SOURCE MATERIAL.
***
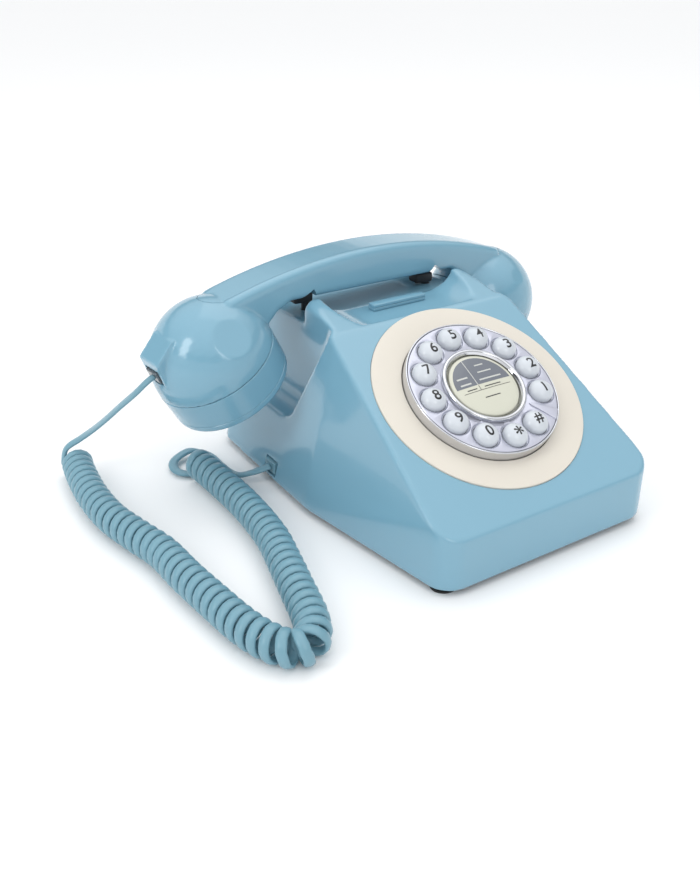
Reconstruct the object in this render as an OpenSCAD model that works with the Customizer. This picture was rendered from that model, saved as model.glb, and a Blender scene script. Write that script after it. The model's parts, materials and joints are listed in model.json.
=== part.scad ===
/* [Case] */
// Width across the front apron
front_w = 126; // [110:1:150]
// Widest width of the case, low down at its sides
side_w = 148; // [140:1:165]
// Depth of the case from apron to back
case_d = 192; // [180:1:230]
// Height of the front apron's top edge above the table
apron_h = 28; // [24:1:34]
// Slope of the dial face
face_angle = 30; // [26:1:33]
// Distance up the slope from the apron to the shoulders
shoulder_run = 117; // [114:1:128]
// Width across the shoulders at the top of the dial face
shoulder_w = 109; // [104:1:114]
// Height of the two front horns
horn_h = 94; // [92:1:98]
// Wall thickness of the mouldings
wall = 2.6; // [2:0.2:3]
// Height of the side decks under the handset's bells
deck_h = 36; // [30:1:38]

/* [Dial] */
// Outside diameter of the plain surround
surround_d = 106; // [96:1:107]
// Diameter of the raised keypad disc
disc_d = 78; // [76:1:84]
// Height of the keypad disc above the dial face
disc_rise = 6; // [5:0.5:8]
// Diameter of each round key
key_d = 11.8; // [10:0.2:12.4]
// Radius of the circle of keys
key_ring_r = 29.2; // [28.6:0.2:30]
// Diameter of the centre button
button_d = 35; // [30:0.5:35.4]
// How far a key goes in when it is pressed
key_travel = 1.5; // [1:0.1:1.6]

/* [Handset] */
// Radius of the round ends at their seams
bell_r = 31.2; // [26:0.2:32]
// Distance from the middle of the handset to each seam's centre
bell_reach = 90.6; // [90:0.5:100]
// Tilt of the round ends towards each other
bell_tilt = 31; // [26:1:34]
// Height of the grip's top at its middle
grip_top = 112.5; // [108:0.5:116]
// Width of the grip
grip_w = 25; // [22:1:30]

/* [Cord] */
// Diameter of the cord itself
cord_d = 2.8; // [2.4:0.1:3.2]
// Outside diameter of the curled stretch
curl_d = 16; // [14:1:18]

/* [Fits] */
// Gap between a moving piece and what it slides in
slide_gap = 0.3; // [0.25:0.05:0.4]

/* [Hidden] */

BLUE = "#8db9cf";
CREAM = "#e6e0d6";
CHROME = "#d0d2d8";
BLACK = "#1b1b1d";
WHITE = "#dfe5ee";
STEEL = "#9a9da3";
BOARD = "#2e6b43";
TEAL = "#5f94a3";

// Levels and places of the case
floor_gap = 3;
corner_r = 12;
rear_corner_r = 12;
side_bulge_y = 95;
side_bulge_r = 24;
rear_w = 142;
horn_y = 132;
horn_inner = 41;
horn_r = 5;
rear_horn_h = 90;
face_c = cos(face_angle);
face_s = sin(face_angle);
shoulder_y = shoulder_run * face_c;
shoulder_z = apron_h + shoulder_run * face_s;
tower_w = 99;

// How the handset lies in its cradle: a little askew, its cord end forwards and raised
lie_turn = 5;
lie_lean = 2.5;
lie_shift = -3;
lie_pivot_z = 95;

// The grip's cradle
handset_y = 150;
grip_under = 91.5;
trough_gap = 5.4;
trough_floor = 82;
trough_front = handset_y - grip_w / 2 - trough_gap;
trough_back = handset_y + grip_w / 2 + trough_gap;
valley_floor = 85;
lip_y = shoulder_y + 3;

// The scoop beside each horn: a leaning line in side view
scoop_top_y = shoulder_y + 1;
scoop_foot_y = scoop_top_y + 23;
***
DESCRIPTION OF THE TASK. Can you write out the lines above, from the first one through the one containing "key_travel = 1.5; // [1:0.1:1.6]", exactly as they appear and nothing more?

COMPLETE RESPONSE.
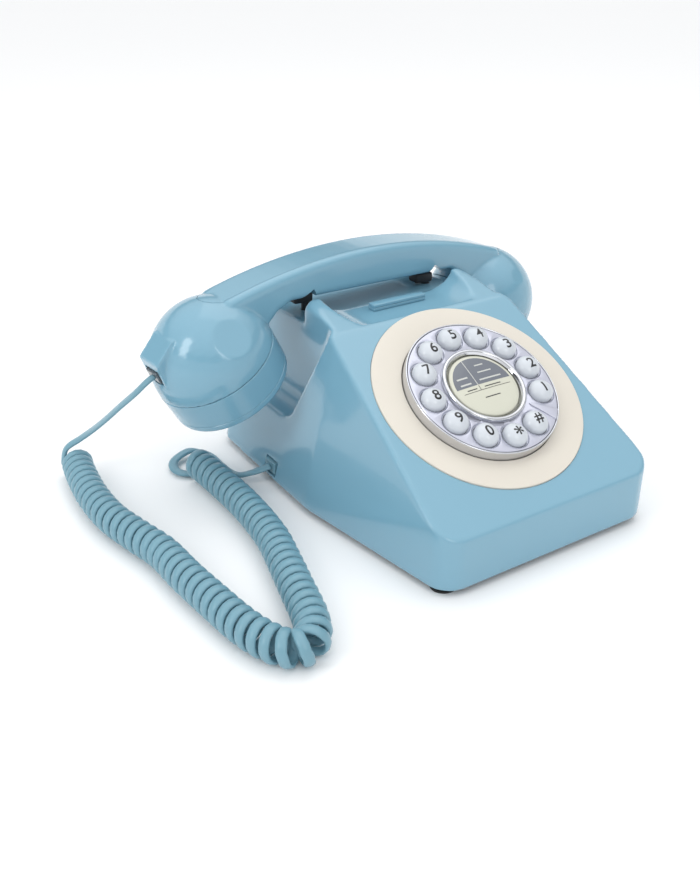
Reconstruct the object in this render as an OpenSCAD model that works with the Customizer. This picture was rendered from that model, saved as model.glb, and a Blender scene script. Write that script after it. The model's parts, materials and joints are listed in model.json.
=== part.scad ===
/* [Case] */
// Width across the front apron
front_w = 126; // [110:1:150]
// Widest width of the case, low down at its sides
side_w = 148; // [140:1:165]
// Depth of the case from apron to back
case_d = 192; // [180:1:230]
// Height of the front apron's top edge above the table
apron_h = 28; // [24:1:34]
// Slope of the dial face
face_angle = 30; // [26:1:33]
// Distance up the slope from the apron to the shoulders
shoulder_run = 117; // [114:1:128]
// Width across the shoulders at the top of the dial face
shoulder_w = 109; // [104:1:114]
// Height of the two front horns
horn_h = 94; // [92:1:98]
// Wall thickness of the mouldings
wall = 2.6; // [2:0.2:3]
// Height of the side decks under the handset's bells
deck_h = 36; // [30:1:38]

/* [Dial] */
// Outside diameter of the plain surround
surround_d = 106; // [96:1:107]
// Diameter of the raised keypad disc
disc_d = 78; // [76:1:84]
// Height of the keypad disc above the dial face
disc_rise = 6; // [5:0.5:8]
// Diameter of each round key
key_d = 11.8; // [10:0.2:12.4]
// Radius of the circle of keys
key_ring_r = 29.2; // [28.6:0.2:30]
// Diameter of the centre button
button_d = 35; // [30:0.5:35.4]
// How far a key goes in when it is pressed
key_travel = 1.5; // [1:0.1:1.6]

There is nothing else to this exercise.